**What the task asks:** Show all lines from the data that include the word "joints".

**Provided material:**
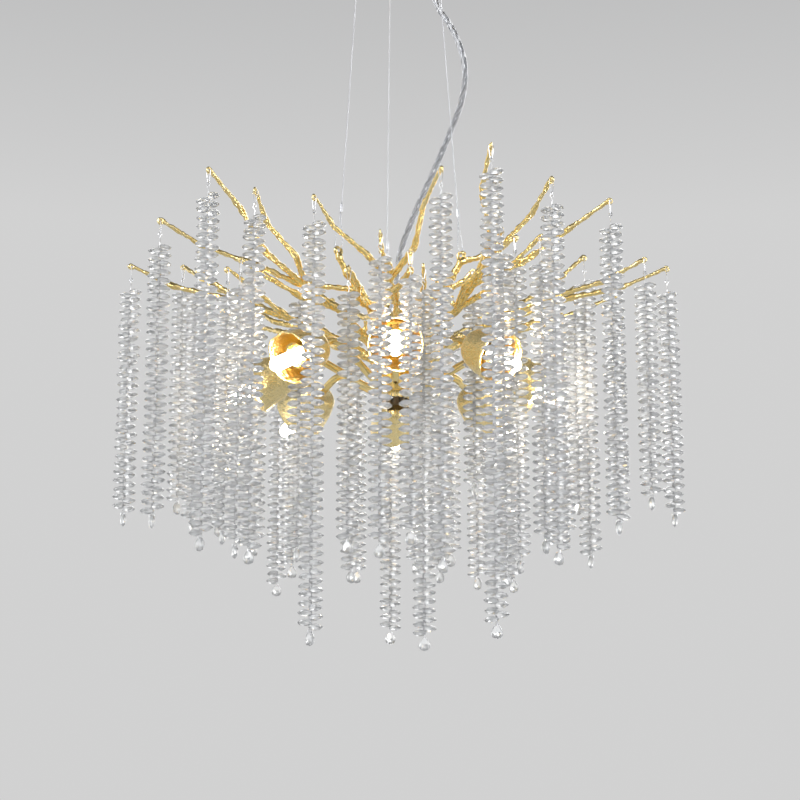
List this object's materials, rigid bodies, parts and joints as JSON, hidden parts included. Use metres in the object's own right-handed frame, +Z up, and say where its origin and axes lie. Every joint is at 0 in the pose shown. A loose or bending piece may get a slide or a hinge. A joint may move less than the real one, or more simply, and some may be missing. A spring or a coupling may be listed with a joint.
{
  "type": "crystal chandelier",
  "caption": "Round chandelier on thin wires: a gold twig crown with tilted capsule lamps in small bowls, and long strands of drilled clear pear beads that each swing from a ring",
  "frame": {"origin": "middle of the bracket's top face, which meets the ceiling", "axes": "+Z up, -Y to the front seen in the picture, +X to its right"},
  "size_m": [0.5953, 0.5285, 0.857],
  "materials": {
    "polished_gold": "polished gold plate",
    "twig_gold": "cast twig texture, gold plated",
    "hammered_gold": "hammered gold plate",
    "crystal": "clear faceted crystal on silver wire",
    "steel": "plain steel",
    "zinc_steel": "zinc plated steel sheet",
    "clear_cord": "clear jacket over silvered strands",
    "dark_metal": "dark bronze",
    "ceramic": "glazed ceramic",
    "bulb_glass": "clear capsule, lit warm white"
  },
  "bodies": {
    "frame": {"canopy_bracket": "zinc_steel", "ceiling_canopy": "polished_gold", "canopy_studs": "polished_gold", "cable_grips": "steel", "cord_glands": "steel", "suspension_cables": "steel", "cable_ferrules": "steel", "power_cord": "clear_cord", "hub_column": "polished_gold", "hub_nut": "dark_metal", "upright_stems": "twig_gold", "front_boughs": "twig_gold", "right_boughs": "twig_gold", "back_boughs": "twig_gold", "left_boughs": "twig_gold", "lamp_arms": "polished_gold", "lamp_shades": "hammered_gold", "lamp_sleeves": "polished_gold", "lamp_holders": "ceramic", "lamp_bulbs": "bulb_glass"},
    "bead_strand_01": {"bead_strand_01": "crystal"},
    "bead_strand_02": {"bead_strand_02": "crystal"},
    "bead_strand_03": {"bead_strand_03": "crystal"},
    "bead_strand_04": {"bead_strand_04": "crystal"},
    "bead_strand_05": {"bead_strand_05": "crystal"},
    "bead_strand_06": {"bead_strand_06": "crystal"},
    "bead_strand_07": {"bead_strand_07": "crystal"},
    "bead_strand_08": {"bead_strand_08": "crystal"},
    "bead_strand_09": {"bead_strand_09": "crystal"},
    "bead_strand_10": {"bead_strand_10": "crystal"},
    "bead_strand_11": {"bead_strand_11": "crystal"},
    "bead_strand_12": {"bead_strand_12": "crystal"},
    "bead_strand_13": {"bead_strand_13": "crystal"},
    "bead_strand_14": {"bead_strand_14": "crystal"},
    "bead_strand_15": {"bead_strand_15": "crystal"},
    "bead_strand_16": {"bead_strand_16": "crystal"},
    "bead_strand_17": {"bead_strand_17": "crystal"},
    "bead_strand_18": {"bead_strand_18": "crystal"},
    "bead_strand_19": {"bead_strand_19": "crystal"},
    "bead_strand_20": {"bead_strand_20": "crystal"},
    "bead_strand_21": {"bead_strand_21": "crystal"},
    "bead_strand_22": {"bead_strand_22": "crystal"},
    "bead_strand_23": {"bead_strand_23": "crystal"},
    "bead_strand_24": {"bead_strand_24": "crystal"},
    "bead_strand_25": {"bead_strand_25": "crystal"},
    "bead_strand_26": {"bead_strand_26": "crystal"},
    "bead_strand_27": {"bead_strand_27": "crystal"},
    "bead_strand_28": {"bead_strand_28": "crystal"},
    "bead_strand_29": {"bead_strand_29": "crystal"},
    "bead_strand_30": {"bead_strand_30": "crystal"},
    "bead_strand_31": {"bead_strand_31": "crystal"},
    "bead_strand_32": {"bead_strand_32": "crystal"},
    "bead_strand_33": {"bead_strand_33": "crystal"},
    "bead_strand_34": {"bead_strand_34": "crystal"},
    "bead_strand_35": {"bead_strand_35": "crystal"},
    "bead_strand_36": {"bead_strand_36": "crystal"},
    "bead_strand_37": {"bead_strand_37": "crystal"},
    "bead_strand_38": {"bead_strand_38": "crystal"},
    "bead_strand_39": {"bead_strand_39": "crystal"},
    "bead_strand_40": {"bead_strand_40": "crystal"}
  },
  "joints": [
    {"name": "swing_01", "type": "hinge", "parent": "frame", "child": "bead_strand_01", "pos_m": [-0.281, 0, -0.40785], "axis": [-0.112, 0.9937, 0], "range_deg": [-10, 30]},
    {"name": "swing_02", "type": "hinge", "parent": "frame", "child": "bead_strand_02", "pos_m": [-0.23329, 0.07806, -0.37985], "axis": [0.6104, 0.7921, 0], "range_deg": [-13, 30]},
    {"name": "swing_03", "type": "hinge", "parent": "frame", "child": "bead_strand_03", "pos_m": [-0.21183, 0.02227, -0.40385], "axis": [0.126, 0.992, 0], "range_deg": [-10, 30]},
    {"name": "swing_04", "type": "hinge", "parent": "frame", "child": "bead_strand_04", "pos_m": [-0.17384, -0.06327, -0.43385], "axis": [-0.4742, 0.8804, 0], "range_deg": [-11, 11.5]},
    {"name": "swing_05", "type": "hinge", "parent": "frame", "child": "bead_strand_05", "pos_m": [-0.14967, 0.062, -0.43785], "axis": [0.7587, 0.6515, 0], "range_deg": [-16, 30]},
    {"name": "swing_06", "type": "hinge", "parent": "frame", "child": "bead_strand_06", "pos_m": [-0.24017, -0.11199, -0.39885], "axis": [-0.2683, 0.9633, 0], "range_deg": [-19, 30]},
    {"name": "swing_07", "type": "hinge", "parent": "frame", "child": "bead_strand_07", "pos_m": [-0.18379, -0.21519, -0.38485], "axis": [-0.7684, 0.6399, 0], "range_deg": [-4.5, 30]},
    {"name": "swing_08", "type": "hinge", "parent": "frame", "child": "bead_strand_08", "pos_m": [-0.13962, -0.18528, -0.39485], "axis": [-0.9422, 0.335, 0], "range_deg": [-10.5, 30]},
    {"name": "swing_09", "type": "hinge", "parent": "frame", "child": "bead_strand_09", "pos_m": [-0.15733, -0.11856, -0.44385], "axis": [-0.4218, 0.9067, 0], "range_deg": [-9.5, 30]},
    {"name": "swing_10", "type": "hinge", "parent": "frame", "child": "bead_strand_10", "pos_m": [-0.08049, -0.18962, -0.40385], "axis": [-0.7355, 0.6775, 0], "range_deg": [-11.5, 30]},
    {"name": "swing_11", "type": "hinge", "parent": "frame", "child": "bead_strand_11", "pos_m": [-0.01487, -0.20245, -0.44585], "axis": [-0.9994, 0.0335, 0], "range_deg": [-5.5, 30]},
    {"name": "swing_12", "type": "hinge", "parent": "frame", "child": "bead_strand_12", "pos_m": [0.01472, -0.20046, -0.46385], "axis": [-0.9999, -0.0153, 0], "range_deg": [-5.5, 30]},
    {"name": "swing_13", "type": "hinge", "parent": "frame", "child": "bead_strand_13", "pos_m": [0.0441, -0.23795, -0.39385], "axis": [-0.8797, -0.4756, 0], "range_deg": [-3.5, 30]},
    {"name": "swing_14", "type": "hinge", "parent": "frame", "child": "bead_strand_14", "pos_m": [0.09355, -0.23507, -0.36685], "axis": [-0.9785, -0.2065, 0], "range_deg": [-17, 30]},
    {"name": "swing_15", "type": "hinge", "parent": "frame", "child": "bead_strand_15", "pos_m": [0.10585, -0.16615, -0.42985], "axis": [-0.9548, -0.2973, 0], "range_deg": [-14, 30]},
    {"name": "swing_16", "type": "hinge", "parent": "frame", "child": "bead_strand_16", "pos_m": [0.14627, -0.1364, -0.42585], "axis": [-0.6282, -0.7781, 0], "range_deg": [-1.5, 30]},
    {"name": "swing_17", "type": "hinge", "parent": "frame", "child": "bead_strand_17", "pos_m": [0.15395, -0.20579, -0.39185], "axis": [-0.8682, -0.4962, 0], "range_deg": [-6.5, 30]},
    {"name": "swing_18", "type": "hinge", "parent": "frame", "child": "bead_strand_18", "pos_m": [0.21601, -0.15522, -0.39385], "axis": [-0.3555, -0.9347, 0], "range_deg": [-7.5, 30]},
    {"name": "swing_19", "type": "hinge", "parent": "frame", "child": "bead_strand_19", "pos_m": [0.26075, -0.0413, -0.41485], "axis": [-0.3155, -0.9489, 0], "range_deg": [-27.5, 30]},
    {"name": "swing_20", "type": "hinge", "parent": "frame", "child": "bead_strand_20", "pos_m": [0.28975, 0.01214, -0.40585], "axis": [0.0277, -0.9996, 0], "range_deg": [-12.5, 30]},
    {"name": "swing_21", "type": "hinge", "parent": "frame", "child": "bead_strand_21", "pos_m": [0.20223, 0.01769, -0.39185], "axis": [0.0406, -0.9992, 0], "range_deg": [-5, 8.5]},
    {"name": "swing_22", "type": "hinge", "parent": "frame", "child": "bead_strand_22", "pos_m": [0.19413, 0.05935, -0.41185], "axis": [0.5088, -0.8609, 0], "range_deg": [-17, 30]},
    {"name": "swing_23", "type": "hinge", "parent": "frame", "child": "bead_strand_23", "pos_m": [0.24267, 0.11836, -0.39985], "axis": [0.1891, -0.982, 0], "range_deg": [-27, 30]},
    {"name": "swing_24", "type": "hinge", "parent": "frame", "child": "bead_strand_24", "pos_m": [0.18964, 0.19638, -0.39585], "axis": [0.8181, -0.5751, 0], "range_deg": [-14.5, 30]},
    {"name": "swing_25", "type": "hinge", "parent": "frame", "child": "bead_strand_25", "pos_m": [0.12856, 0.15321, -0.42185], "axis": [0.8393, -0.5437, 0], "range_deg": [-4, 30]},
    {"name": "swing_26", "type": "hinge", "parent": "frame", "child": "bead_strand_26", "pos_m": [0.09307, 0.25025, -0.38785], "axis": [0.7517, -0.6595, 0], "range_deg": [-12.5, 30]},
    {"name": "swing_27", "type": "hinge", "parent": "frame", "child": "bead_strand_27", "pos_m": [0.02379, 0.27196, -0.39785], "axis": [0.9226, -0.3857, 0], "range_deg": [-10, 30]},
    {"name": "swing_28", "type": "hinge", "parent": "frame", "child": "bead_strand_28", "pos_m": [-0.04436, 0.26227, -0.39085], "axis": [0.9345, 0.3559, 0], "range_deg": [-9, 30]},
    {"name": "swing_29", "type": "hinge", "parent": "frame", "child": "bead_strand_29", "pos_m": [-0.00567, 0.20292, -0.39385], "axis": [0.9998, 0.0174, 0], "range_deg": [-2, 27.5]},
    {"name": "swing_30", "type": "hinge", "parent": "frame", "child": "bead_strand_30", "pos_m": [0.06088, 0.17681, -0.41385], "axis": [0.8894, -0.4572, 0], "range_deg": [-8, 11]},
    {"name": "swing_31", "type": "hinge", "parent": "frame", "child": "bead_strand_31", "pos_m": [-0.13427, 0.25252, -0.39485], "axis": [0.9804, 0.1968, 0], "range_deg": [-11, 30]},
    {"name": "swing_32", "type": "hinge", "parent": "frame", "child": "bead_strand_32", "pos_m": [-0.19673, 0.18346, -0.39585], "axis": [0.5589, 0.8292, 0], "range_deg": [-22, 30]},
    {"name": "swing_33", "type": "hinge", "parent": "frame", "child": "bead_strand_33", "pos_m": [-0.11352, 0.1683, -0.41985], "axis": [0.9372, 0.3489, 0], "range_deg": [-15, 12.5]},
    {"name": "swing_34", "type": "hinge", "parent": "frame", "child": "bead_strand_34", "pos_m": [-0.09978, -0.04133, -0.43385], "axis": [-0.2943, 0.9557, 0], "range_deg": [-15.5, 10]},
    {"name": "swing_35", "type": "hinge", "parent": "frame", "child": "bead_strand_35", "pos_m": [-0.0472, -0.11682, -0.45185], "axis": [-0.9503, 0.3113, 0], "range_deg": [-15.5, 10.5]},
    {"name": "swing_36", "type": "hinge", "parent": "frame", "child": "bead_strand_36", "pos_m": [0.02859, -0.07257, -0.43385], "axis": [-0.9976, 0.0695, 0], "range_deg": [-8, 16]},
    {"name": "swing_37", "type": "hinge", "parent": "frame", "child": "bead_strand_37", "pos_m": [0.0813, -0.03368, -0.42585], "axis": [-0.3738, -0.9275, 0], "range_deg": [-8.5, 5.5]},
    {"name": "swing_38", "type": "hinge", "parent": "frame", "child": "bead_strand_38", "pos_m": [0.12466, -0.05681, -0.39685], "axis": [-0.4425, -0.8968, 0], "range_deg": [-4.5, 30]},
    {"name": "swing_39", "type": "hinge", "parent": "frame", "child": "bead_strand_39", "pos_m": [0.04784, 0.11549, -0.41985], "axis": [0.7393, -0.6734, 0], "range_deg": [-10.5, 30]},
    {"name": "swing_40", "type": "hinge", "parent": "frame", "child": "bead_strand_40", "pos_m": [-0.04784, 0.11549, -0.41985], "axis": [0.8084, 0.5887, 0], "range_deg": [-10.5, 13]}
  ]
}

**Full answer:**
List this object's materials, rigid bodies, parts and joints as JSON, hidden parts included. Use metres in the object's own right-handed frame, +Z up, and say where its origin and axes lie. Every joint is at 0 in the pose shown. A loose or bending piece may get a slide or a hinge. A joint may move less than the real one, or more simply, and some may be missing. A spring or a coupling may be listed with a joint.
  "joints": [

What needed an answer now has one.